Informations and abstract
Keywords: Thematic proto-roles, semantic roles, distributional semantic models, word embeddings
Distributional semantics represents words as multidimensional vectors recording their statistical distribution in context. Notwithstanding the wide use of this approach in fields as distant as Natural Language Processing, psycho-linguistic modeling and semantic analysis, relatively little work focused on the characterization of the semantic information encoded in these semantic vectors, especially for verbs. Here we investigate whether and to what extent distributional vectors are able to encode the semantic content of Dowty’s semantic proto-roles, which can be characterized as the set of entailment relations that an argument receives by virtue of its role in the event described by a predicate (Dowty 1989, 1991).
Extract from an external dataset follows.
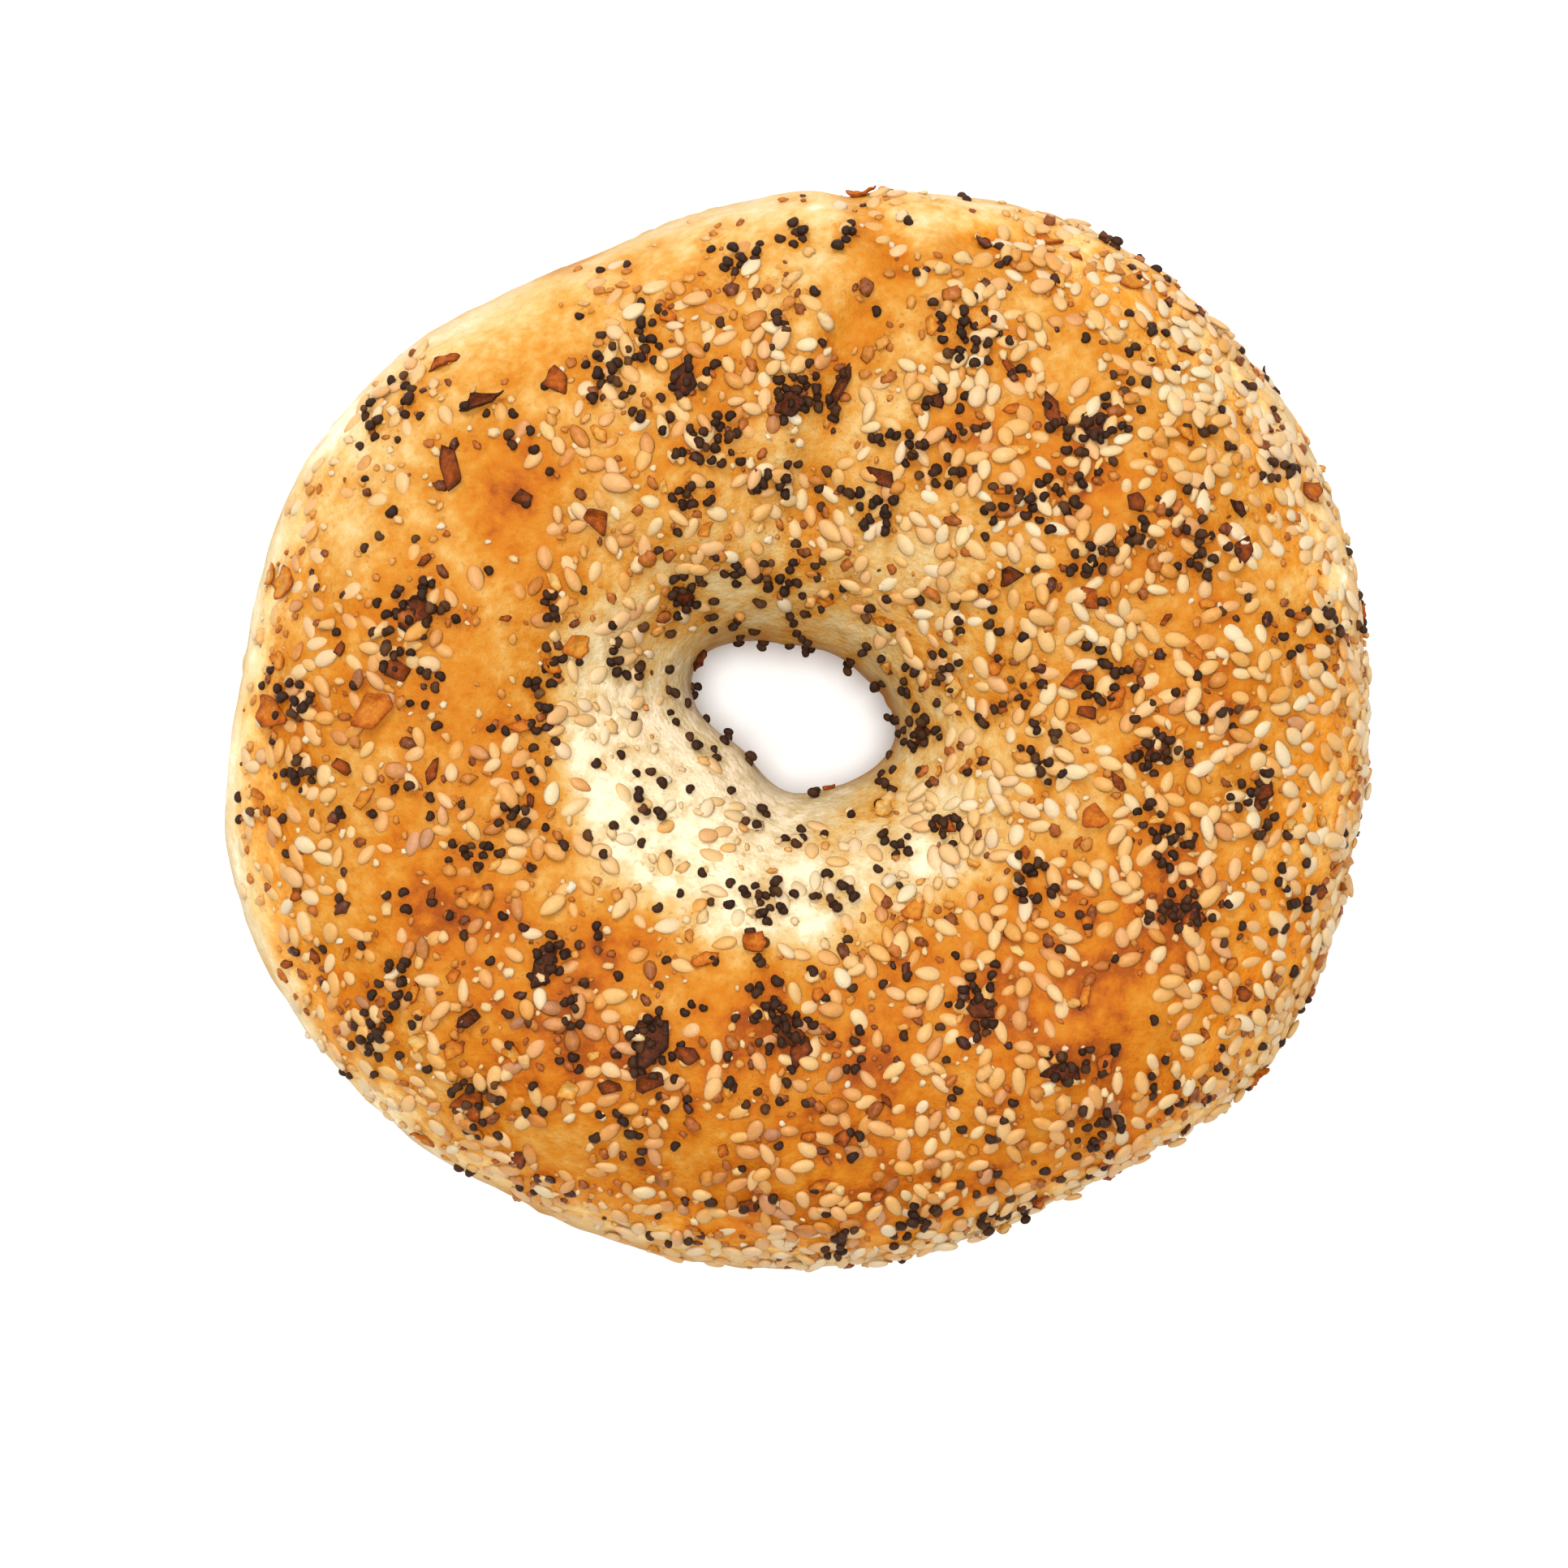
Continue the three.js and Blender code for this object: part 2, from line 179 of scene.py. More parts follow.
# Flakes of onion that show singly: (x, y, length, width, direction in degrees, tone). Tone runs from
# 0, pale, to 1, burnt.
ONION_SINGLES = [
    (-33, 25, 5.4, 2.2, 97, 0.74), (-26, 22, 2.0, 1.8, 40, 0.84), (49, 23, 3.0, 2.4, 20, 0.52),
    (-50, 2, 4.2, 3.0, 160, 0.46), (-40, 2, 4.2, 2.8, 40, 0.44), (11, -17, 3.0, 2.4, 70, 0.36),
    (32, 43, 3.8, 2.2, 15, 0.34), (-19, 20, 3.4, 2.2, 130, 0.66), (-11, 33, 3.4, 2.8, 90, 0.94),
    (-24, -22, 4.6, 2.0, 72, 0.97), (-14, -29, 4.8, 3.6, 60, 0.92), (-14, -33, 2.8, 2.0, 20, 0.8),
    (-31, -35, 4.2, 3.0, 50, 0.62), (-31, -27, 2.6, 1.6, 20, 0.95), (-1, -28, 3.6, 2.4, 110, 0.8),
    (0, -30, 3.2, 2.0, 60, 0.78), (25, -32, 4.2, 1.7, 5, 0.93), (17, -26, 3.2, 2.4, 130, 0.84),
    (36, -17, 4.0, 2.0, 170, 0.9), (37, -18, 3.2, 2.4, 80, 0.66), (4, 33, 4.8, 1.5, 62, 0.92),
    (-1, 31, 3.0, 2.2, 20, 0.92), (28, 29, 3.4, 2.4, 0, 0.92), (24, 30, 3.6, 1.6, 110, 0.8),
    (-36, 11, 4.0, 2.8, 60, 0.86), (-38, 6, 3.6, 2.4, 140, 0.74), (47, 35, 4.0, 1.4, 132, 0.84),
    (-49, 14, 3.6, 2.8, 80, 0.3), (-21, 8, 3.4, 2.6, 30, 0.33), (24, 47, 3.4, 1.2, 10, 0.42),
    (6, 52, 3.6, 1.6, 160, 0.4), (37, 8, 3.2, 1.4, 140, 0.4), (26, 5, 3.2, 1.6, 30, 0.6),
    (30, 3, 3.0, 1.4, 60, 0.5), (14, -9, 3.0, 1.3, 150, 0.6), (28, -8, 2.8, 2.2, 0, 0.46),
    (34, -2, 2.8, 2.4, 70, 0.86), (44, -6, 3.2, 2.0, 60, 0.8), (42, 17, 3.0, 2.0, 60, 0.78),
    (8, 24, 3.2, 1.8, 150, 0.84), (-11, 13, 2.8, 1.6, 110, 0.88), (12, 0, 3.0, 1.8, 20, 0.85),
    (-30, 31, 6.0, 1.2, 18, 0.84), (-23, 33, 3.2, 2.4, 140, 0.6), (-34, 35, 3.6, 1.6, 20, 0.58),
]

# Places are drawn, thinned to the share that is wanted and kept apart. LARGE_AREA is the quantile
# of area that counts as full, and BLOCK is how many distances are taken at a time.
SEED_DRAWS, ONION_DRAWS, LARGE_AREA = 40000, 6000, 0.98
SEED_SIZE_SPREAD, SEED_SIZES = 0.1, (0.75, 1.25)
FAR_AWAY, BLOCK = 99.0, 400
LEAST_UPRIGHT = 0.05

# A gap is the least distance between two, a lift is how far one stands out of the crust, and a
# lean is in radians. OFF_RIM and ON_PALE thin the topping out by the hole and on pale dough.
SESAME_COUNT, SESAME_GAP, SESAME_TOUCH = 1700, 1.25, 1.65
SESAME_SIZE = (2.26, 1.42, 0.72)
SESAME_RINGS, SESAME_SIDES = 7, 8
SESAME_STRETCH = (0.84, 1.14)
SESAME_TAPER, SESAME_WIDEST, SESAME_ROUNDING = 0.65, 0.455, 0.7
SESAME_LIFT, SESAME_LAYER, MOST_LAYERS = (-0.17, 0.08), 0.28, 2
SESAME_LEAN, LEAN_ON_SEED = 0.12, 0.1
SESAME_OFF_RIM, SESAME_WHERE_FEW = (2, 6), 0.2
RICHER_SIDE, RICHER_SLANT, POORER_SHARE = (-25, 15), 0.4, 0.5
CLUMP_SIZE_OCTAVES, CLUMP_LEVEL, BETWEEN_CLUMPS = (5.5, 2), (-0.25, 0.3), 0.3
SESAME_TOASTED, SESAME_TONE, SESAME_TONE_SPREAD, DARKEST_SESAME = 0.62, 0.22, 0.15, 0.95
PALER_ON_RIGHT, RIGHT_SIDE, PALER_ON_RIM = 0.13, (-12, 22), 0.08
PALE_SEEDS, PALE_SEEDS_BY = 0.2, 0.28
BLUSH_SPREAD = (0.8, 1.4)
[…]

We created several linear mappings between various kinds of static embeddings and a semantic space built on the basis of the proto-roles annotations collected by White et al. (2016). Our results show that, to a certain extent, proto-roles information is available in distributional models, and that a linear mapping can be used to infer the semantic characteristics of the arguments of novel verbs, thus testing the possibility of developing large-scale models able to extract the semantic properties for a wide inventory of verbs. Finally, we report a qualitative analysis in which we discuss which entailment relations our technique associates with a few semantic verb classes whose semantic roles are notoriously difficult to describe.